Tuesday, March 3, 2015

Core Response 4- A proud fan. "Savvy but domesticated interactivity"

Fandom is amazing. I shamelessly admit it and embrace it. I am a believer in the power it has to unite a group over a common media (a TV show in this case) for whatever reason: it creates a community and a conversation. And the internet has made these discussions more and more available to viewers ( and perhaps even non viewers). As Andrejevic put forth fandom is: savvy but domesticated interactivity" (44) and I could not agree more with that notion.
I have seen the Trekkies documentary a few times now, and while there are many moments that make me LOL very hard every time (I'm sure the filmmakers had a field day with all of their footage), there is something to be said about the gathering of people across many different communities, cultures, backgrounds under a common purpose: their passion for a story.

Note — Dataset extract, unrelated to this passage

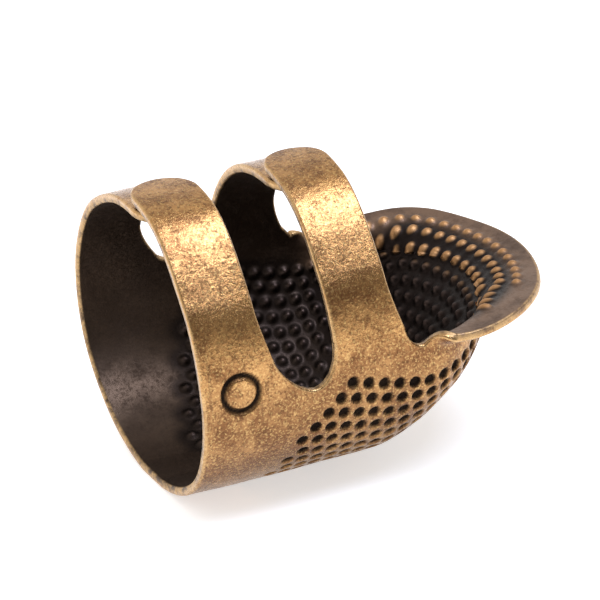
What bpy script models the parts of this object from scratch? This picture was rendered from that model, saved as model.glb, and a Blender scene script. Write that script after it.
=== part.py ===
"""Adjustable open-nail thimble, formed from one sheet of brass.

+X runs along the finger towards its tip, the near side is -Y and the nail side is +Z.
The origin is on the resting plane, midway between the entry rim and the tip of the lip.

The sheet is described on its flat blank: u is the distance from the entry rim, and arc is the
distance around the finger from the middle of the pad, positive on the near side. Forming takes
a point of the blank to its place in space, and Solidify then gives the sheet its thickness.
"""
import math

import bmesh
import bpy
import numpy
from mathutils import Vector

# Driving dimensions, in metres
SHEET = 0.0005
GAP = 0.0003

HALF_WIDTH = 0.0090
HEIGHT = 0.0163
WIDEST_LEVEL = 0.0075
SECTION_POWER = 2.15

SCOOP_START = 0.0128
SCOOP_LENGTH = 0.0078
SCOOP_POWER = 1.7
BELLY_FLAT = 0.0105
BELLY_SLOPE = 0.72
BELLY_BEND = 0.002
BELLY_TOP = 0.0065
REST_DEPTH = 0.00006

LIP_WIDTH = 0.0029
LIP_BEND = 0.0012
LIP_ANGLE = math.radians(78)
LIP_START = math.radians(16)
LIP_FULL = math.radians(26)

REAR_STRAP = (0.0, 0.00375)
FRONT_STRAP = (0.0077, 0.01125)
STRAP_ROOT = 0.0152
NOTCH_LEVEL = 0.01385
NEAR_TAB_END = 0.0279
FAR_TAB_END = 0.0299
LIFT_START = 0.0190
LIFT_FULL = 0.0245

# How finely the sheet is divided
WALL_STATIONS = 9
EDGE_STATIONS = 6
WALL_SHARE = 0.78
SCOOP_RIBS = 32
SIDE_RIBS = 0.34
TAB_STATIONS = 16
TAB_LANES = 6

# The half section around the finger, from the middle of the pad to the middle of the top
ANGLES = numpy.linspace(0.0, math.pi, 361)


def rounded(value):
    """A sine or cosine, pushed outwards so that the section is a little squarer than an oval."""
    return numpy.sign(value) * numpy.abs(value) ** (2.0 / SECTION_POWER)


def section(angle):
    """Half breadth and height of the ring's section at an angle from the pad's middle."""
    breadth = HALF_WIDTH * rounded(numpy.sin(angle))
    below = WIDEST_LEVEL * (1.0 - rounded(numpy.cos(angle)))
    above = WIDEST_LEVEL - (HEIGHT - WIDEST_LEVEL) * rounded(numpy.cos(angle))
    return breadth, numpy.where(numpy.cos(angle) > 0.0, below, above)


SECTION_BREADTH, SECTION_HEIGHT = section(ANGLES)
STEPS = numpy.hypot(numpy.diff(SECTION_BREADTH), numpy.diff(SECTION_HEIGHT))
ARCS = numpy.concatenate([[0.0], numpy.cumsum(STEPS)])
QUARTER = float(numpy.interp(math.pi / 2, ANGLES, ARCS))


def smooth(value):
    value = min(max(value, 0.0), 1.0)
    return value * value * (3.0 - 2.0 * value)


def raised(distance, y, z):
    """Lift the belly towards the fingertip, and flatten the strip that it rests on."""
    run = max(distance - BELLY_FLAT, 0.0)
    rise = BELLY_SLOPE * (math.hypot(run, BELLY_BEND) - BELLY_BEND)
    height = z + rise * max(1.0 - z / BELLY_TOP, 0.0)
    return Vector((ENTRY + distance, y, max(height, REST_DEPTH) - REST_DEPTH))


def ring_point(u, arc, lift=0.0):
    """Place on the ring part of the sheet, lift away from its outer face."""
    breadth, height = section(numpy.interp(abs(arc), ARCS, ANGLES))
    reach = 0.0001
    ends = section(numpy.interp([abs(arc) - reach, abs(arc) + reach], ARCS, ANGLES))
    outward = Vector((ends[1][1] - ends[1][0], ends[0][0] - ends[0][1])).normalized()
    breadth += lift * outward.x
    height += lift * outward.y
    return raised(u, -math.copysign(float(breadth), arc), float(height))


def lip_offset(edge, turn):
    """Distance out and up, edge metres above the widest level, turn radians from the side."""
    flared = smooth(turn / LIP_START)
    out = up = 0.0
    pieces = 12
    for piece in range(pieces):
        along = edge * (piece + 0.5) / pieces
        tilt = flared * LIP_ANGLE * smooth(along / LIP_BEND)
        tilt -= (1.0 - flared) * along / HALF_WIDTH
        out += math.sin(tilt) * edge / pieces
        up += math.cos(tilt) * edge / pieces
    return out, up


FRONT = SCOOP_START + SCOOP_LENGTH + lip_offset(LIP_WIDTH, math.pi / 2)[0]
ENTRY = -FRONT / 2


def scoop_point(turn, share):
    """Place on the scoop: turn runs 0 to pi around its front, share 0 to 1 from pole to edge."""
    beside = math.pi / 2 - turn
    plan = abs(math.cos(beside) / SCOOP_LENGTH) ** SCOOP_POWER
    plan = (plan + abs(math.sin(beside) / HALF_WIDTH) ** SCOOP_POWER) ** (-1.0 / SCOOP_POWER)
    from_side = min(turn, math.pi - turn)
    root = NOTCH_LEVEL - QUARTER
    edge = root + (LIP_WIDTH - root) * smooth(from_side / LIP_FULL)
    arc = share * (QUARTER + edge)
    breadth, height = section(numpy.interp(min(arc, QUARTER), ARCS, ANGLES))
    out, up = lip_offset(max(arc - QUARTER, 0.0), from_side)
    radius = plan * float(breadth) / HALF_WIDTH + out
    distance = SCOOP_START + radius * math.cos(beside)
    return raised(distance, -radius * math.sin(beside), float(height) + up)


def arch(start, end, level, depth, ribs):
    """Positions of ribs across a round-bottomed gap in the edge, with the edge's level at each."""
    middle, half = (start + end) / 2, (end - start) / 2
    turns = [math.pi * rib / ribs for rib in range(1, ribs)]
    return [(middle - half * math.cos(t), level - depth * math.sin(t)) for t in turns]


def ring_ribs():
    """Every rib of the ring part: its distance u, and the arc at which the sheet ends there."""
    slot = (FRONT_STRAP[0] - REAR_STRAP[1]) / 2
    ribs = [(u, STRAP_ROOT) for u in numpy.linspace(*REAR_STRAP, 4)]
    ribs += arch(REAR_STRAP[1], FRONT_STRAP[0], STRAP_ROOT, slot, 10)
    ribs += [(u, STRAP_ROOT) for u in numpy.linspace(*FRONT_STRAP, 4)]
    notch = SCOOP_START - FRONT_STRAP[1]
    half = arch(FRONT_STRAP[1], SCOOP_START + notch, STRAP_ROOT, STRAP_ROOT - NOTCH_LEVEL, 8)
    return ribs + half[:3]


def formed_sheet(name, lanes, stations, place, origin, material):
    """Form a flat grid of lanes by stations, and give it the sheet's thickness inwards."""
    bpy.ops.mesh.primitive_grid_add(x_subdivisions=lanes, y_subdivisions=stations, size=1.0)
    sheet = bpy.context.active_object
    sheet.name = name
    form = bmesh.new()
    form.from_mesh(sheet.data)
    for vertex in form.verts:
        vertex.co = place(vertex.co.x + 0.5, vertex.co.y + 0.5)
    bmesh.ops.remove_doubles(form, verts=form.verts, dist=0.000005)
    centre = Vector((0.0, 0.0, WIDEST_LEVEL))
    outwards = 0.0
    for face in form.faces:
        from_axis = face.calc_center_median() - centre
        from_axis.x = 0.0
        outwards += face.normal.dot(from_axis)
    if outwards < 0.0:
        bmesh.ops.reverse_faces(form, faces=form.faces)
    bmesh.ops.translate(form, verts=form.verts, vec=-origin)
    form.to_mesh(sheet.data)
    form.free()
    sheet.location = origin
    sheet.data.shade_smooth()
    sheet.data.set_sharp_from_angle(angle=math.radians(40))
    sheet.data.materials.append(material)
    wall = sheet.modifiers.new("Sheet thickness", "SOLIDIFY")
    wall.thickness = SHEET
    wall.offset = -1.0
    wall.use_even_offset = True
    return sheet


def spaced(outward):
    """Share of the way from the spine to the edge: stations are closer together near the edge."""
    station = outward * (WALL_STATIONS + EDGE_STATIONS)
    if station < WALL_STATIONS:
        return WALL_SHARE * station / WALL_STATIONS
    return WALL_SHARE + (1.0 - WALL_SHARE) * (station - WALL_STATIONS) / EDGE_STATIONS


def pad_shell(material):
    """The pad, its scoop and its lip: ribs run from the spine out to the edge, all the way round."""
    near = ring_ribs()
    shares = [rib / SCOOP_RIBS for rib in range(SCOOP_RIBS + 1)]
    turns = [math.pi * share - SIDE_RIBS * math.sin(2 * math.pi * share) for share in shares]
    scoop = [("scoop", turn) for turn in turns]
    ribs = [("near", rib) for rib in near] + scoop + [("far", rib) for rib in reversed(near)]

    def place(across, outward):
        side, rib = ribs[round(across * (len(ribs) - 1))]
        if side == "scoop":
            return scoop_point(rib, spaced(outward))
        return ring_point(rib[0], spaced(outward) * rib[1] * (1.0 if side == "near" else -1.0))

    stations = WALL_STATIONS + EDGE_STATIONS
    return formed_sheet("pad_shell", len(ribs) - 1, stations, place, Vector((0, 0, 0)), material)


def strap(name, span, side, tab_end, lifted, material):
    """A strap from its root to a round-ended tab; a lifted one passes outside its partner."""
    start, end = span
    half = (end - start) / 2
    root = STRAP_ROOT + GAP
    pivot = ring_point((start + end) / 2, side * (STRAP_ROOT + GAP / 2), -SHEET / 2)

    def place(across, along):
        sideways = 2.0 * across - 1.0
        reach = tab_end - half * (1.0 - math.sqrt(max(1.0 - sideways * sideways, 0.0)))
        arc = root + (reach - root) * along
        lift = (SHEET + GAP) * smooth((arc - LIFT_START) / (LIFT_FULL - LIFT_START))
        u = start + half * (1.0 + sideways)
        return past_top(u, side * arc, lift if lifted else 0.0)

    return formed_sheet(name, TAB_LANES, TAB_STATIONS, place, pivot, material)


def past_top(u, arc, lift):
    """As ring_point, for a tab that may run over the top and down the other side."""
    whole = float(ARCS[-1])
    if abs(arc) > whole:
        arc = math.copysign(2 * whole - abs(arc), -arc)
    return ring_point(u, arc, lift)


def brass(name, colour, roughness):
    material = bpy.data.materials.new(name)
    material.use_nodes = True
    shader = material.node_tree.nodes["Principled BSDF"]
    shader.inputs["Base Color"].default_value = (*colour, 1.0)
    shader.inputs["Metallic"].default_value = 1.0
    shader.inputs["Roughness"].default_value = roughness
    return material


def clear_scene():
    for old in list(bpy.data.objects):
        bpy.data.objects.remove(old)


def build():
    clear_scene()
    pieces = [pad_shell(brass("Pad shell brass", (0.24, 0.13, 0.055), 0.38))]
    for band, span in (("rear", REAR_STRAP), ("front", FRONT_STRAP)):
        near = brass(f"{band} near strap brass", (0.36, 0.21, 0.08), 0.32)
        far = brass(f"{band} far strap brass", (0.22, 0.12, 0.055), 0.40)
        pieces.append(strap(f"{band}_strap_near", span, 1.0, NEAR_TAB_END, True, near))
        pieces.append(strap(f"{band}_strap_far", span, -1.0, FAR_TAB_END, False, far))
    thimble = bpy.data.collections.new("Thimble")
    bpy.context.scene.collection.children.link(thimble)
    for piece in pieces:
        for holder in list(piece.users_collection):
            holder.objects.unlink(piece)
        thimble.objects.link(piece)


build()
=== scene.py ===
"""Adjustable open-nail thimble in antiqued brass: the visible sheet, its finish and the studio.

The sheet is described on its flat blank, as in the CAD part: u is the distance from the entry
rim and arc is the distance around the finger from the middle of the pad, positive on the near
side (-Y). Lengths are in millimetres until a mesh is made.
"""
import math

import bpy
import numpy as np
from mathutils import Matrix, Vector, kdtree


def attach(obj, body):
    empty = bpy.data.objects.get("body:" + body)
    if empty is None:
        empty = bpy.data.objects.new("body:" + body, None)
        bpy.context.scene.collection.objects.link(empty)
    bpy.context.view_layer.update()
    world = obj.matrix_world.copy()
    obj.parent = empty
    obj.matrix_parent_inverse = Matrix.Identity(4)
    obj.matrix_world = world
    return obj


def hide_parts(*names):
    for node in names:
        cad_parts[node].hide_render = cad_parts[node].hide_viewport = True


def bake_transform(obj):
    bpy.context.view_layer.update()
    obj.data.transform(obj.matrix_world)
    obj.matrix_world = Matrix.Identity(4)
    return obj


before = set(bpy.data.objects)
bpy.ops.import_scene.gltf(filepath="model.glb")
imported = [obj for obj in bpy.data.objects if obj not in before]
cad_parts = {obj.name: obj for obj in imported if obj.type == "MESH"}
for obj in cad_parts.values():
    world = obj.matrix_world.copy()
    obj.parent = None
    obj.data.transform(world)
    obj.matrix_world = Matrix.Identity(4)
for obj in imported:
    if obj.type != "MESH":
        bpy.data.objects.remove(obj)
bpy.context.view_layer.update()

MM = 0.001

# Driving dimensions. They refine the CAD part's to follow the photo more closely.
SHEET = 0.5
GAP = 0.3

# The ring's section is an oval, squarer on the near side. The far side spreads at the entry rim,
# and above the widest level it is pinched at the front strap.
HALF_WIDTH = 9.0
HEIGHT = 16.3
WIDEST_LEVEL = 7.5
SECTION_POWER = 2.15
FAR_POWER = 2.0
REAR_SPREAD = 0.05
SPREAD_RUN = 7.0
FRONT_PINCH = 0.022
PINCH_START = 5.0
PINCH_RUN = 4.0
PINCH_RISE = 4.0

# The belly rises towards the fingertip and has a narrow flat strip to rest on
BELLY_FLAT = 10.5
BELLY_SLOPE = 0.72
BELLY_BEND = 2.0
BELLY_TOP = 7.5
BELLY_EASE = 0.03
REST_DEPTH = 0.06
REST_EASE = 0.01

# The scoop's plan, and how far its wall leans out into a ramp towards the front
SCOOP_START = 12.8
SCOOP_LENGTH = 7.1
SCOOP_POWER = 1.85
RAMP_POWER = 2.6
LEAN_START = math.radians(20)
LEAN_FULL = math.radians(70)
FRONT_LEAN = math.radians(52)

# The lip. Angles called turns are measured round the scoop from one of its sides.
LIP_WIDTH = 3.15
LIP_BEND = 1.2
LIP_ANGLE = math.radians(77)
LIP_START = math.radians(9)
LIP_FULL = math.radians(60)
LIP_EASE = 2.0
LIP_PIECES = 24
FAR_LIP_BEGIN = math.radians(4)
FAR_LIP_HASTE = 1.15
NEAR_DROOP = math.radians(14)
DROOP_FULL = math.radians(14)
DROOP_END = math.radians(68)
DROOP_FADE = math.radians(48)

# The front notches: the near one is round and ends in a small ear, the far one is a straight dip
NOTCH_LEVEL = 13.95
EAR_HEIGHT = 0.2
EAR_TURN = math.radians(5)
EAR_SPREAD = math.radians(3.5)
FAR_NOTCH = 14.4
FAR_NOTCH_LOW = 13.5
FAR_DIP_TURN = math.radians(9)

# For each side (1 near, -1 far): where each strap starts and ends along the finger, and how far
# it widens on either side down at its root
STRAPS = {
    1.0: {"rear": ((0.0, 3.75), (0.0, 0.45)), "front": ((7.72, 11.3), (0.0, 0.5))},
    -1.0: {"rear": ((0.0, 3.6), (0.0, 1.08)), "front": ((7.75, 11.5), (0.93, 0.72))},
}
# For each side: the slot's lowest place, its depth, and how square its two halves are
SLOTS = {1.0: (6.35, 2.25, 1.5, 2.0), -1.0: (5.75, 0.6, 1.4, 1.4)}
STRAP_ROOT = 15.2
FLARE_RUN = 2.7
FLARE_POWER = 1.6
NEAR_TAB_END = 27.9
FAR_TAB_END = 29.9
LIFT_START = 19.0
LIFT_FULL = 24.5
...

For an aspiring TV writer... that is a wonderful thing, and also a blessing to have grown up in an era when fan engagement and interaction has become increasingly a staple of the shows. In my mind, Twitter and Facebook have helped make the leap to push these fandoms further. Think of what the hashtag can do for a show, a character etc. It's a one word portal into another world and community of fans or even anti fans of a particular show. But discussion is born.
I had never heard of the site Television Without Pity before the readings, and I kind of wish I HAD known back before life happened (i.e work and grad school) so that I could have contributed to some of these forums. I agree with Andrejevic in that "TV should be more viewer driven" (p.26), especially as a writer this feels like a romanticized notion; but it is one that seems to make sense. There has to be some kind of conversation between creators and content. Andrejevic stated "Work that used to be the providence of producers is being redefined as that of the active consumer, who is increasingly booming responsible for developing a unique demographic profile and relaying that information it contains to producers" (30). Does this mean the passive viewer does not exist anymore? I'd like to think not.

I was a HUGE fan of the show Veronica Mars (way ahead of its time) and was even late to the party in discovering it-- but  it touched on really tough issues for adolescents and did quite a job representing a wide array of demographics. In turn, a large community grew around the show to discuss issues portrayed on the show ( such as class, drugs, sexual and domestic violence to name a few). I was devastated to learn it was cancelled after season 3. No more. And thus a petition circulated around to rally the troops and bring it back:

Granted, another season never rose forth... but a movie did almost ten years later. But I think what the important thing gained from this petition was a rallying around protecting a story from network clutches. I'm wondering now what would have happened if a show like Veronica Mars (and future shows like it, that have a giant fan following) ended up on an Amazon or Netflix -- would the story have lived on?

Lastly, I would like to proudly admit-- fandom is what brought me to USC. No joke. The reason I wanted to write for the screen was because I was (and obviously still am) a HUGE Harry Potter fan.  I was the president of the HP club in my high school called, Muggles in Denial. We had the most members of any club on campus (in a school of 1000). We met to celebrate book releases, films, and yearly trivia.
 I knew the books by heart, and thus when the movies started emerging, I got a little weary... especially as my understanding of story grew. I saw the Prisoner of Azkaban for the third time in theaters (yes) by myself cause I didn't want to see a dumb movie with my brother... and while I was watching it... I realized the magic of the story I loved, was somehow lost. What I saw on screen was, to me, some strange doppelgänger of the one I knew by heart. And in that theater when I was twelve, I decided I wanted to be a screenwriter so that I could control how to create story, and how we (the audience) see it. And I committed to that notion, all the way through college where I wrote a few scripts, and then realized I loved writing them. And thus a year ago, I sat down and wrote my application for USC.
As mentioned in Trekkies, fandom creates possibilities beyond that of the story-- for me it, inspired a career choice ( a faint version of the Trekkies who are now astrophysicists :)  ) but it inspired me to dream. And that is a valuable gift of story. And I think also, of all of those Trekkies coming together for conventions, and I fondly recall waiting in line at midnight for the Harry Potter book releases, and feeling connected to hundreds of people I didn't know, or would never meet in everyday life, but because of a story we did. And I am glad.

As a side note, and especially relevant to the current Bachelor season (shout out to you fans out there, you know who you are!) Andrejevic mentioned that " if TV is low quality, unentertaining, or unintelligent, the view can take on the duty of making it more interesting, entertaining and intelligent" (34). Need I say more?